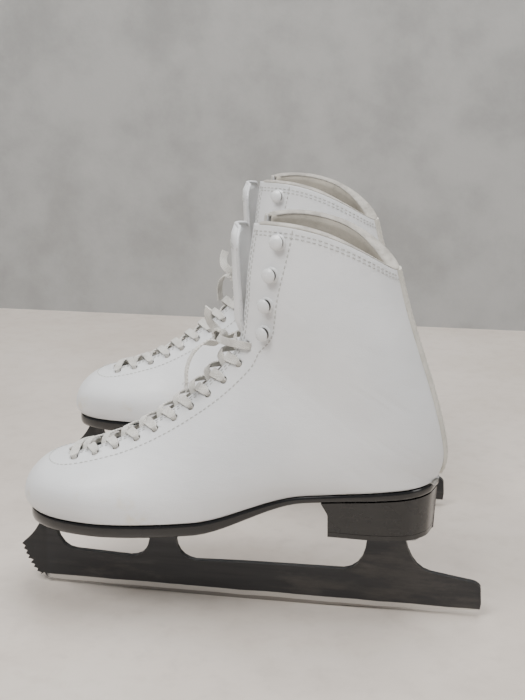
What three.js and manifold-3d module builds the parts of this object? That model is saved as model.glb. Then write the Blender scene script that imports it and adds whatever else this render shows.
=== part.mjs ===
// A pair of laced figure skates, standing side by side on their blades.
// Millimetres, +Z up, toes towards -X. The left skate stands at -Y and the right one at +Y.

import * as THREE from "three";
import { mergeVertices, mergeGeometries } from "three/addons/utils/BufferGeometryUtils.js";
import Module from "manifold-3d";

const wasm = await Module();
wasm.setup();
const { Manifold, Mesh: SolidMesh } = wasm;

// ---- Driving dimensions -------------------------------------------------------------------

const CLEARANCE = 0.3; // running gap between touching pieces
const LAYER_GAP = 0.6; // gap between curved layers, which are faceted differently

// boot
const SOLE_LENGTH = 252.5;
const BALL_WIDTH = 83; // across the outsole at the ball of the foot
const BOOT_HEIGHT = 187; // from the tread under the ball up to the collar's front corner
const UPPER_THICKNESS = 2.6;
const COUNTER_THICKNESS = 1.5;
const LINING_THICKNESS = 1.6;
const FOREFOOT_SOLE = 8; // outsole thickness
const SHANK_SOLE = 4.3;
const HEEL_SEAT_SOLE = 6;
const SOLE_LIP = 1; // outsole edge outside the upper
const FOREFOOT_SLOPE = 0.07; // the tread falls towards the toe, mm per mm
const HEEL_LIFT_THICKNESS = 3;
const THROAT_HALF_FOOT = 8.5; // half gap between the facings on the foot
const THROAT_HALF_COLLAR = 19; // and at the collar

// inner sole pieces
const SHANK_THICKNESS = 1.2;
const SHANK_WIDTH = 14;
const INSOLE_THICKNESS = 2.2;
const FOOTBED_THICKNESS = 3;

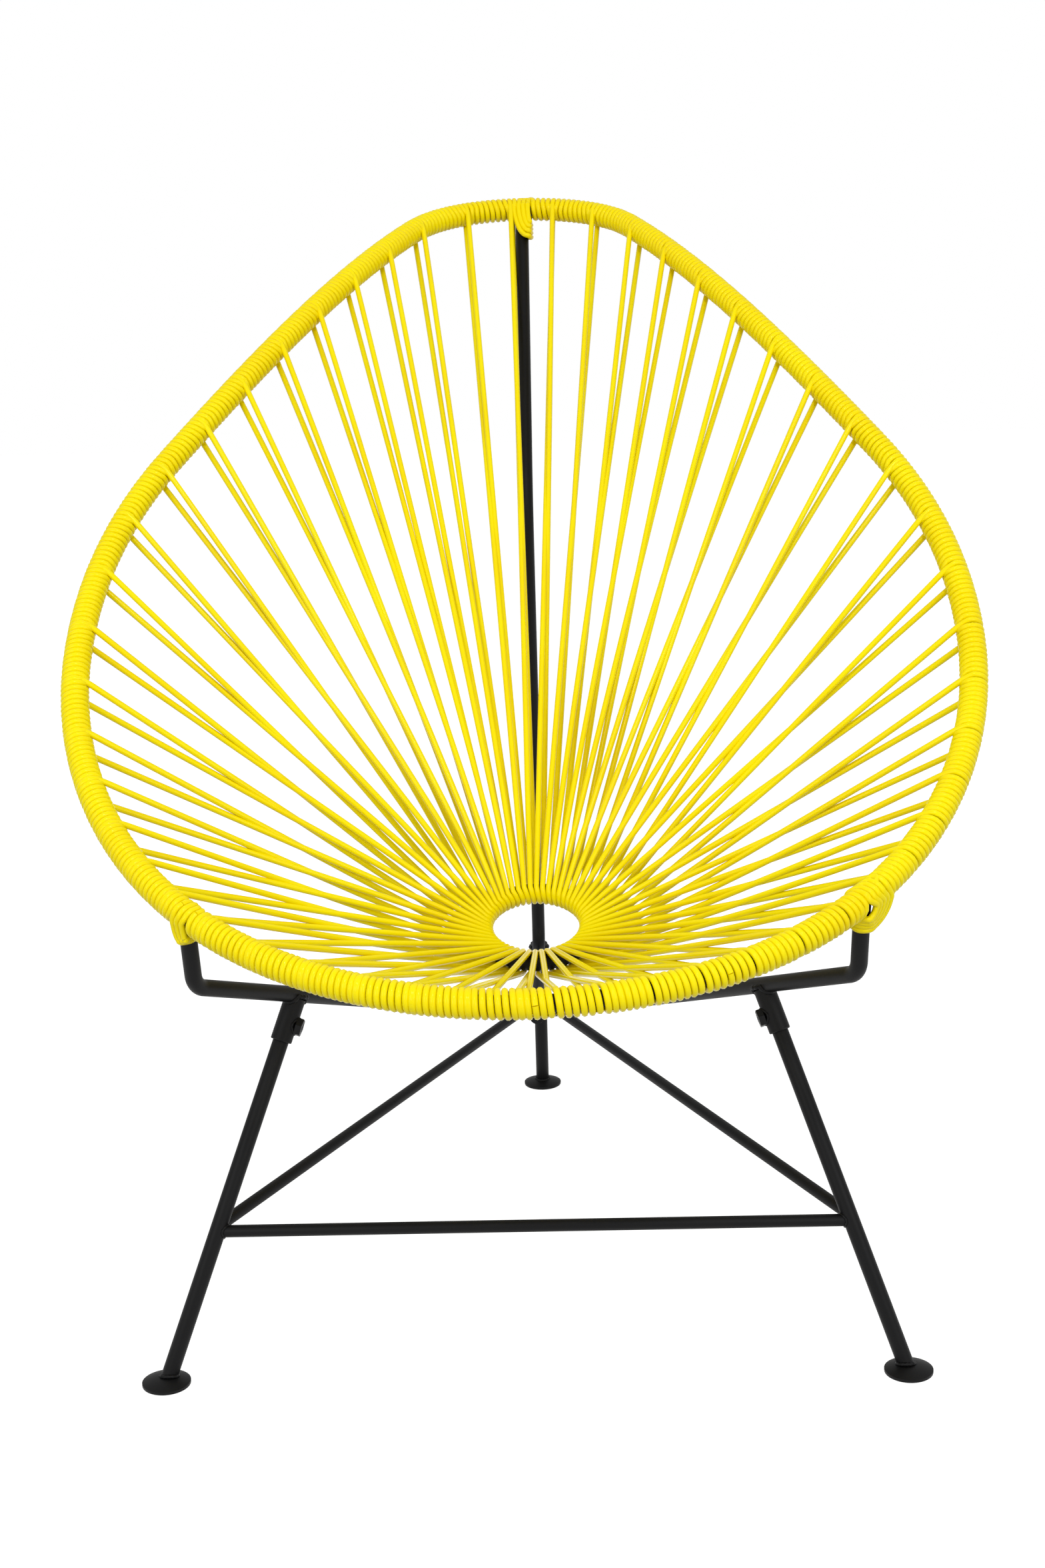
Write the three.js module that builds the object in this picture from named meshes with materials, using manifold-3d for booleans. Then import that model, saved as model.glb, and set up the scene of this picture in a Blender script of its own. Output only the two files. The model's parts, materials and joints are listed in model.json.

- WORK REQUIRED -
Take the listing above and set it down exactly.

- ANSWER TO THE PROBLEM -
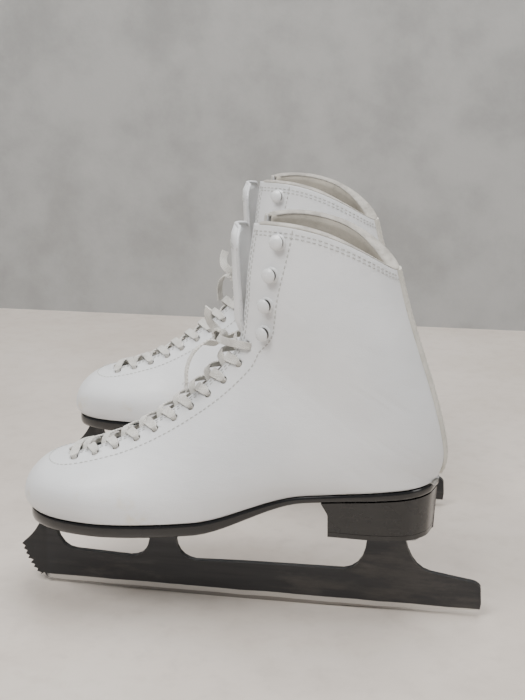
What three.js and manifold-3d module builds the parts of this object? That model is saved as model.glb. Then write the Blender scene script that imports it and adds whatever else this render shows.
=== part.mjs ===
// A pair of laced figure skates, standing side by side on their blades.
// Millimetres, +Z up, toes towards -X. The left skate stands at -Y and the right one at +Y.

import * as THREE from "three";
import { mergeVertices, mergeGeometries } from "three/addons/utils/BufferGeometryUtils.js";
import Module from "manifold-3d";

const wasm = await Module();
wasm.setup();
const { Manifold, Mesh: SolidMesh } = wasm;

// ---- Driving dimensions -------------------------------------------------------------------

const CLEARANCE = 0.3; // running gap between touching pieces
const LAYER_GAP = 0.6; // gap between curved layers, which are faceted differently

// boot
const SOLE_LENGTH = 252.5;
const BALL_WIDTH = 83; // across the outsole at the ball of the foot
const BOOT_HEIGHT = 187; // from the tread under the ball up to the collar's front corner
const UPPER_THICKNESS = 2.6;
const COUNTER_THICKNESS = 1.5;
const LINING_THICKNESS = 1.6;
const FOREFOOT_SOLE = 8; // outsole thickness
const SHANK_SOLE = 4.3;
const HEEL_SEAT_SOLE = 6;
const SOLE_LIP = 1; // outsole edge outside the upper
const FOREFOOT_SLOPE = 0.07; // the tread falls towards the toe, mm per mm
const HEEL_LIFT_THICKNESS = 3;
const THROAT_HALF_FOOT = 8.5; // half gap between the facings on the foot
const THROAT_HALF_COLLAR = 19; // and at the collar

// inner sole pieces
const SHANK_THICKNESS = 1.2;
const SHANK_WIDTH = 14;
const INSOLE_THICKNESS = 2.2;
const FOOTBED_THICKNESS = 3;

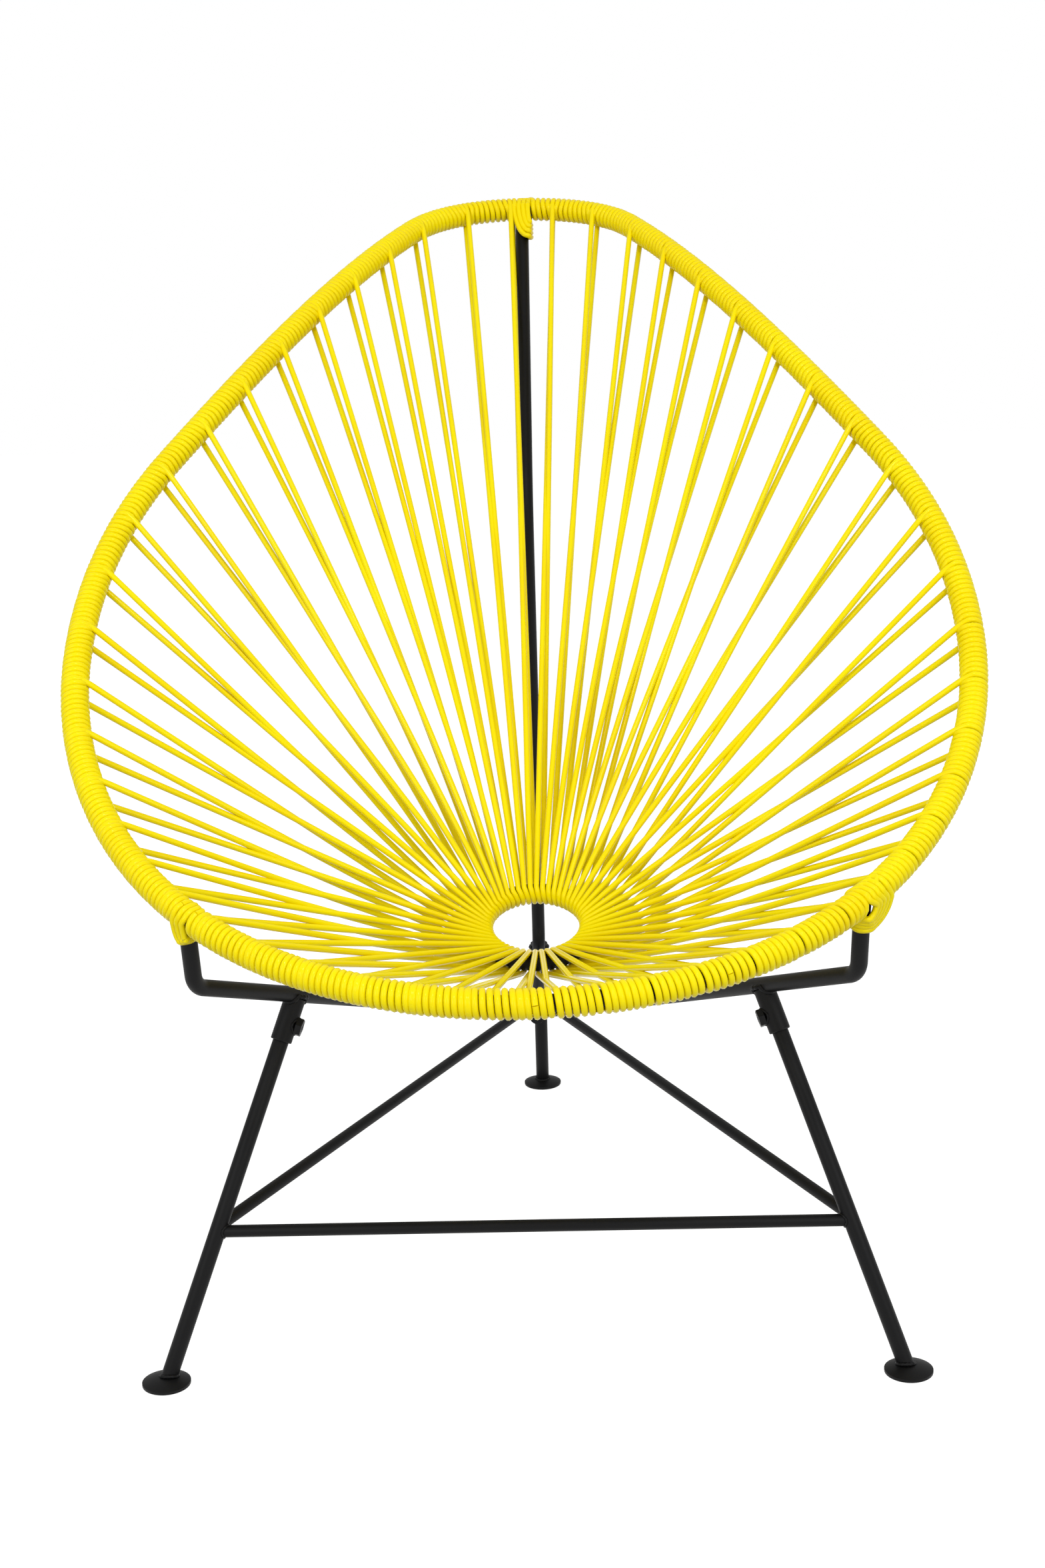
Write the three.js module that builds the object in this picture from named meshes with materials, using manifold-3d for booleans. Then import that model, saved as model.glb, and set up the scene of this picture in a Blender script of its own. Output only the two files. The model's parts, materials and joints are listed in model.json.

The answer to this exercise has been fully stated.